A outra saída, que pode ser combinada à
anterior, é inventar uma urgência ou uma calamidade, como já chegou a admitir o
titular da Casa Civil, Ciro Nogueira, usando a guerra da Ucrânia como pretexto.
Mesmo com esses subterfúgios, cabem ações
por abuso de poder político e econômico junto à Justiça Eleitoral, pelo
evidente uso de recursos da União numa tentativa tresloucada de dar sobrevida
eleitoral a Bolsonaro. O problema é: que partido terá a coragem de ir à Justiça
contra o aumento do Auxílio-Brasil ou a concessão de benefícios a caminhoneiros
e para a compra de gás de cozinha diante do quadro de miséria, desigualdade e
fome galopantes por que passa o Brasil?
Caberia ao Ministério Público, seja o
Eleitoral, seja o de Contas, sustar a farra com dinheiro público que, ademais,
não começou agora: vem desde a pedalada nos precatórios e passa pela tunga do
ICMS de Estados e municípios para fingir que se está baixando o preço dos
combustíveis.
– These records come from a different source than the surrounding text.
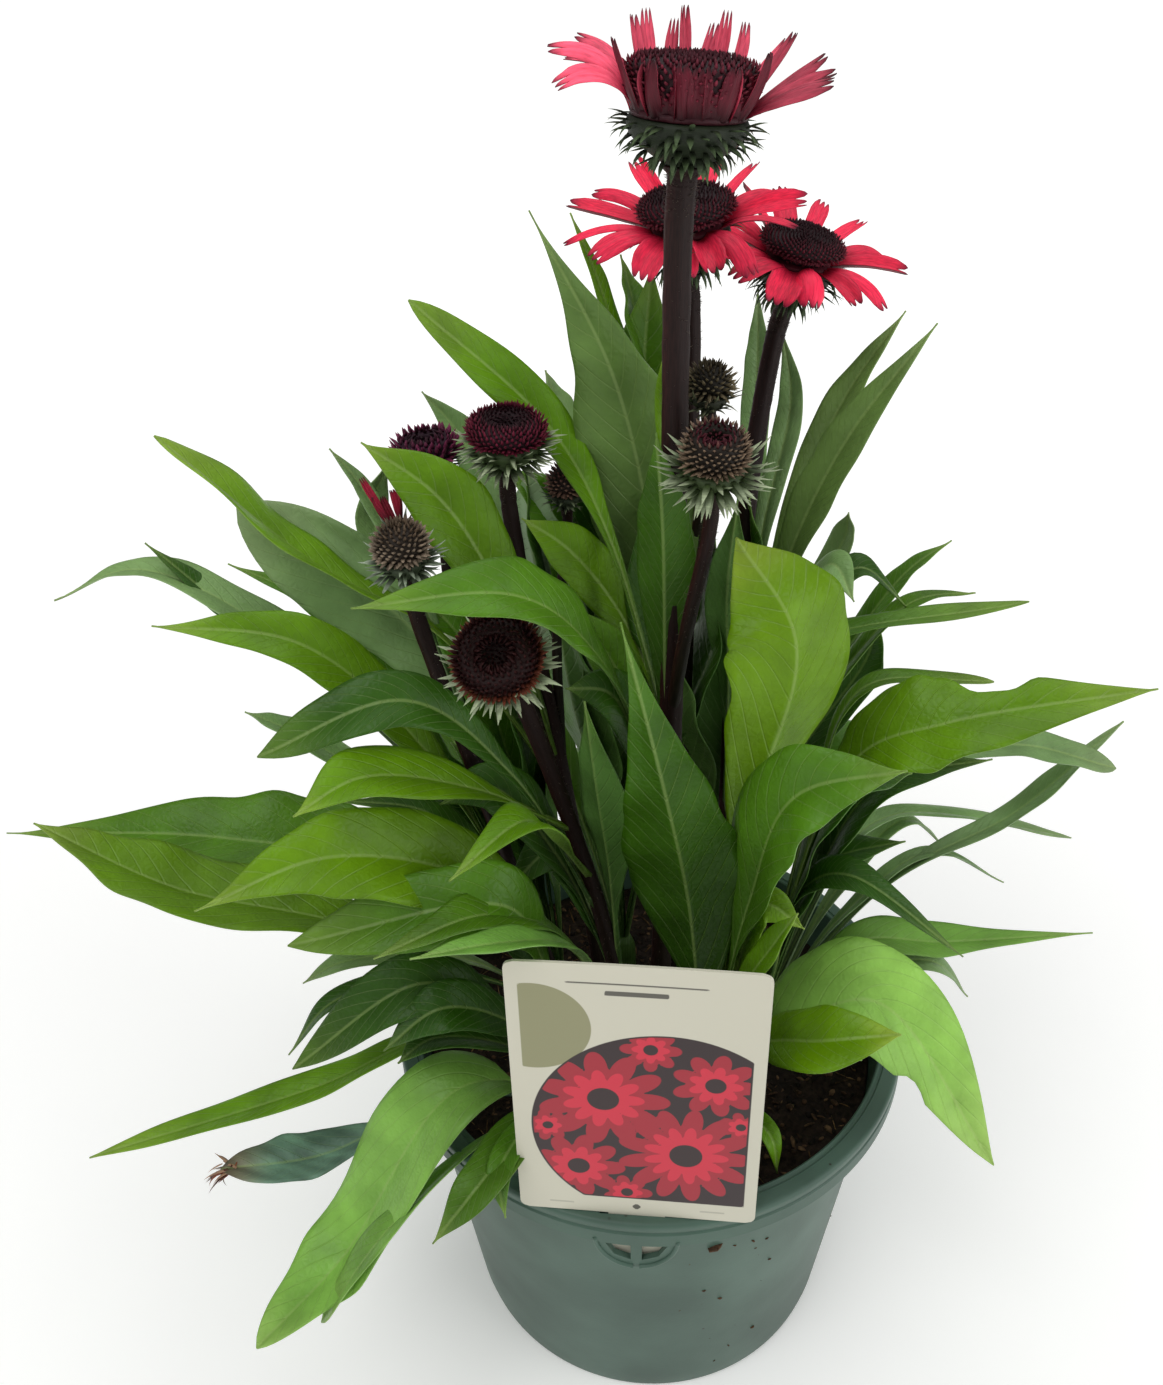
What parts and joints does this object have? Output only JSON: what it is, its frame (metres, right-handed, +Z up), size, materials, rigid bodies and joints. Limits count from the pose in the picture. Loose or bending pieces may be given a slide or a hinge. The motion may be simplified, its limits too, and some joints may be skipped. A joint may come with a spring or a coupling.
{
  "type": "purple coneflower plant",
  "caption": "Coneflower plant in a round nursery pot, with open flowers, spiky buds, lance-shaped leaves on tall stems and a plant label in the pot's rim.",
  "frame": {"origin": "centre of the pot's flat underside", "axes": "+Z up along the pot's axis; -Y is the front, where the plant label stands"},
  "size_m": [0.3953, 0.2758, 0.4702],
  "materials": {
    "pot": "moulded grey-green polypropylene, satin",
    "soil": "moist peat and bark fibre, rough",
    "label": "printed card laminated in thin plastic",
    "leaf": "living leaf, satin, with pale veins",
    "bract": "green bracts with fine hairs",
    "ray": "crimson petal, velvety, darker at the notched tip",
    "floret": "dark maroon chaffy florets",
    "young_floret": "brown unopened florets with pale tips"
  },
  "bodies": {
    "root": {"pot": "pot", "soil": "soil", "label": "label", "stem_flower_1": "leaf", "stem_flower_2": "leaf", "stem_flower_3": "leaf", "stem_bud_3": "leaf", "stem_bud_6": "leaf", "stem_bud_8": "leaf", "leaf_tuft_left": "leaf", "leaf_tuft_front_left": "leaf", "leaf_tuft_front_right": "leaf", "leaf_tuft_right": "leaf", "leaf_tuft_back_right": "leaf", "leaf_tuft_back": "leaf", "flower_1_bracts": "bract", "flower_1_rays": "ray", "flower_1_florets": "floret", "flower_2_bracts": "bract", "flower_2_rays": "ray", "flower_2_florets": "floret", "flower_3_bracts": "bract", "flower_3_rays": "ray", "flower_3_florets": "floret", "bud_1_bracts": "bract", "bud_1_florets": "young_floret", "bud_2_bracts": "bract", "bud_2_florets": "young_floret", "bud_3_bracts": "bract", "bud_3_florets": "floret", "bud_4_bracts": "bract", "bud_4_florets": "floret", "bud_5_bracts": "bract", "bud_5_florets": "young_floret", "bud_6_bracts": "bract", "bud_6_florets": "young_floret", "bud_7_bracts": "bract", "bud_7_rays": "ray", "bud_8_bracts": "bract", "bud_8_florets": "floret"}
  },
  "joints": []
}
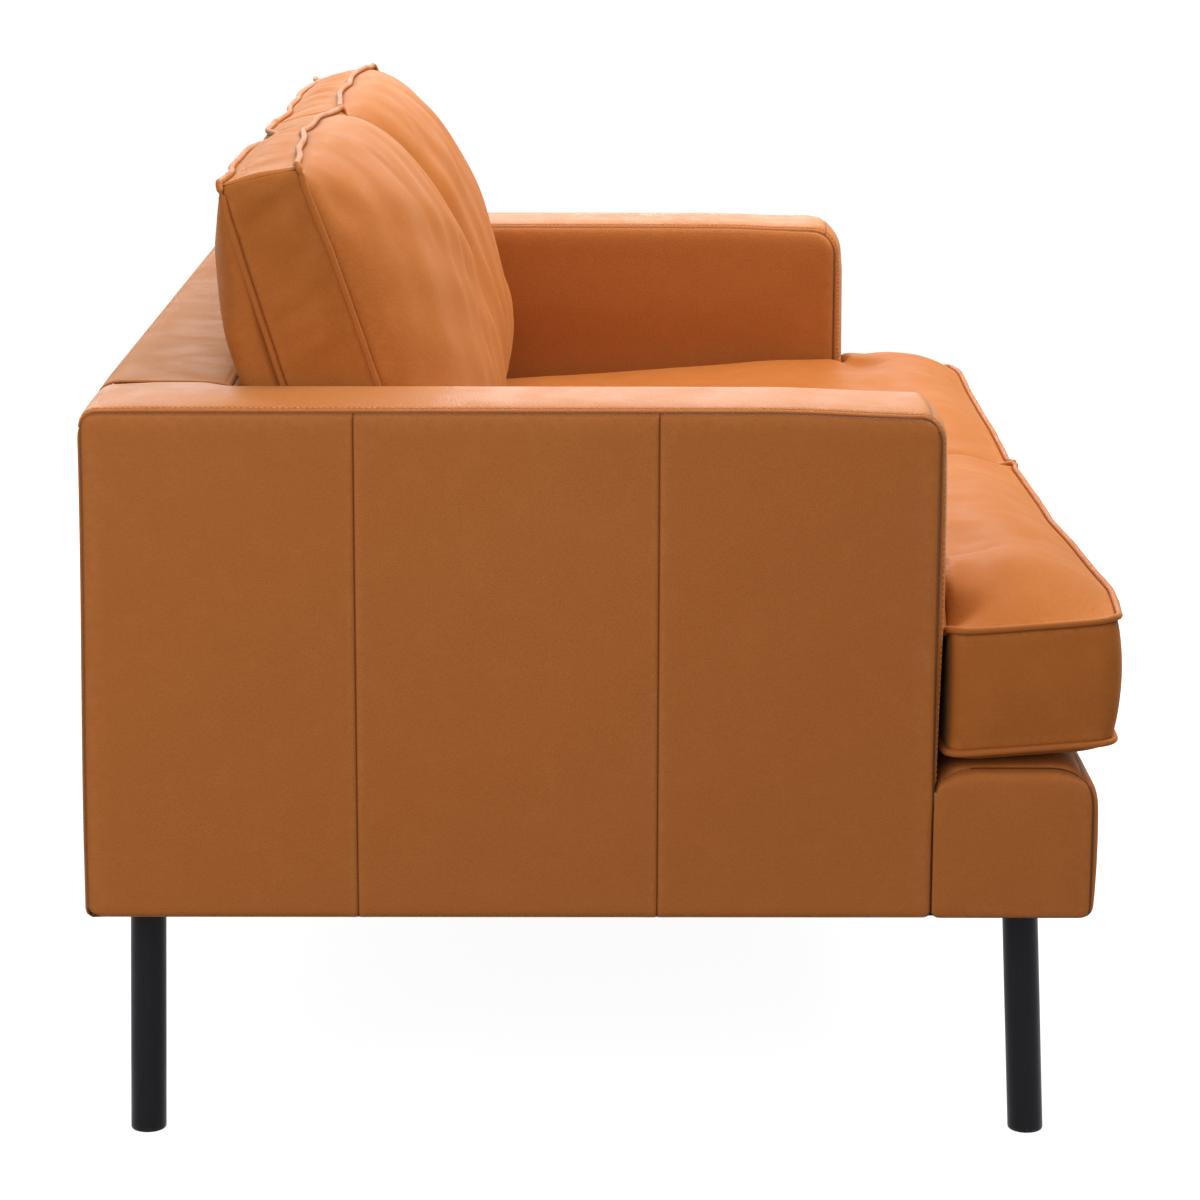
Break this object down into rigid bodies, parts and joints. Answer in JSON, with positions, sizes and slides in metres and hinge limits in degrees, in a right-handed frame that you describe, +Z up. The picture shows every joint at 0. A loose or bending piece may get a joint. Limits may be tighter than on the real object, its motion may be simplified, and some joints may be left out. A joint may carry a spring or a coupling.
{
  "type": "upholstered sofa",
  "caption": "Track-arm leather sofa with loose piped T-shaped seat cushions, loose leaning back cushions, a padded front rail and plain round black legs.",
  "frame": {"origin": "on the floor, under the middle of the sofa's overall box", "axes": "+X to the right as seen from the front, along the sofa's length; +Y to the back; +Z up"},
  "size_m": [1.5, 0.88, 0.8557],
  "materials": {
    "leather": "semi-matt caramel leather with a fine grain",
    "black_wood": "satin black paint over turned wood",
    "timber": "planed, unfinished",
    "plywood": "sanded, unfinished",
    "hardboard": "plain brown hardboard",
    "foam": "cream open-cell foam",
    "fibre_fill": "white fibre in a plain inner bag",
    "deck_cloth": "plain brown woven cloth",
    "dust_cloth": "thin black non-woven cloth",
    "spring_steel": "drawn wire, lightly oiled",
    "bolt_steel": "zinc plated",
    "thread": "tan sewing thread",
    "zip": "brown coil zip"
  },
  "bodies": {
    "frame": {"leg_front_left": "black_wood", "leg_front_right": "black_wood", "leg_rear_left": "black_wood", "leg_rear_right": "black_wood", "leg_bolt_front_left": "bolt_steel", "leg_bolt_front_right": "bolt_steel", "leg_bolt_rear_left": "bolt_steel", "leg_bolt_rear_right": "bolt_steel", "leg_block_front_left": "timber", "leg_block_front_right": "timber", "leg_block_rear_left": "timber", "leg_block_rear_right": "timber", "side_rail_left": "timber", "side_rail_right": "timber", "arm_front_board_left": "plywood", "arm_front_board_right": "plywood", "arm_top_rail_left": "timber", "arm_top_rail_right": "timber", "arm_outer_board_left": "hardboard", "arm_outer_board_right": "hardboard", "back_post_left": "plywood", "back_post_right": "plywood", "front_rail": "timber", "front_shelf": "plywood", "front_inner_rail": "timber", "back_lower_rail": "timber", "centre_stretcher": "timber", "rear_rail": "timber", "back_top_rail": "timber", "back_outer_board": "hardboard", "seat_spring_left_1": "spring_steel", "seat_spring_left_2": "spring_steel", "seat_spring_left_3": "spring_steel", "seat_spring_left_4": "spring_steel", "seat_spring_right_1": "spring_steel", "seat_spring_right_2": "spring_steel", "seat_spring_right_3": "spring_steel", "seat_spring_right_4": "spring_steel", "deck_cloth": "deck_cloth", "dust_cover": "dust_cloth", "arm_foam_left": "foam", "arm_foam_right": "foam", "back_foam": "foam", "front_foam": "foam", "arm_side_cover_left": "leather", "arm_side_cover_right": "leather", "arm_inner_cover_left": "leather", "arm_inner_cover_right": "leather", "border_band": "leather", "back_inner_cover": "leather", "back_outer_cover": "leather", "front_box_cover": "leather"},
    "seat_cushion_left": {"seat_cushion_cover_left": "leather", "seat_cushion_core_left": "foam"},
    "back_cushion_left": {"back_cushion_cover_left": "leather", "back_cushion_fill_left": "fibre_fill"},
    "seat_cushion_right": {"seat_cushion_cover_right": "leather", "seat_cushion_core_right": "foam"},
    "back_cushion_right": {"back_cushion_cover_right": "leather", "back_cushion_fill_right": "fibre_fill"}
  },
  "joints": [
    {"name": "seat_cushion_left_slide", "type": "slide", "parent": "frame", "child": "seat_cushion_left", "axis": [0, -0.9971, 0.0767], "range_m": [0, 0.72]},
    {"name": "back_cushion_left_lift", "type": "slide", "parent": "frame", "child": "back_cushion_left", "axis": [0, 0.309, 0.9511], "range_m": [0, 0.4]},
    {"name": "seat_cushion_right_slide", "type": "slide", "parent": "frame", "child": "seat_cushion_right", "axis": [0, -0.9971, 0.0767], "range_m": [0, 0.72]},
    {"name": "back_cushion_right_lift", "type": "slide", "parent": "frame", "child": "back_cushion_right", "axis": [0, 0.309, 0.9511], "range_m": [0, 0.4]}
  ]
}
Isso sem falar na derrama de recursos para o fundão eleitoral e
nas emendas ao Orçamento com que Bolsonaro fidelizou o Centrão para sua
aliança.
Não há paridade de armas numa disputa com um presidente que está disposto a tudo para ficar no poder, seja torrando quantidades ilimitadas de recursos, seja destruindo a governança de empresas e instituições públicas, seja, se nada disso surtir efeito, investindo contra o próprio processo eleitoral. O vale-tudo está só começando.
Bolsonaro é o governo do vale-tudo e mais um pouco.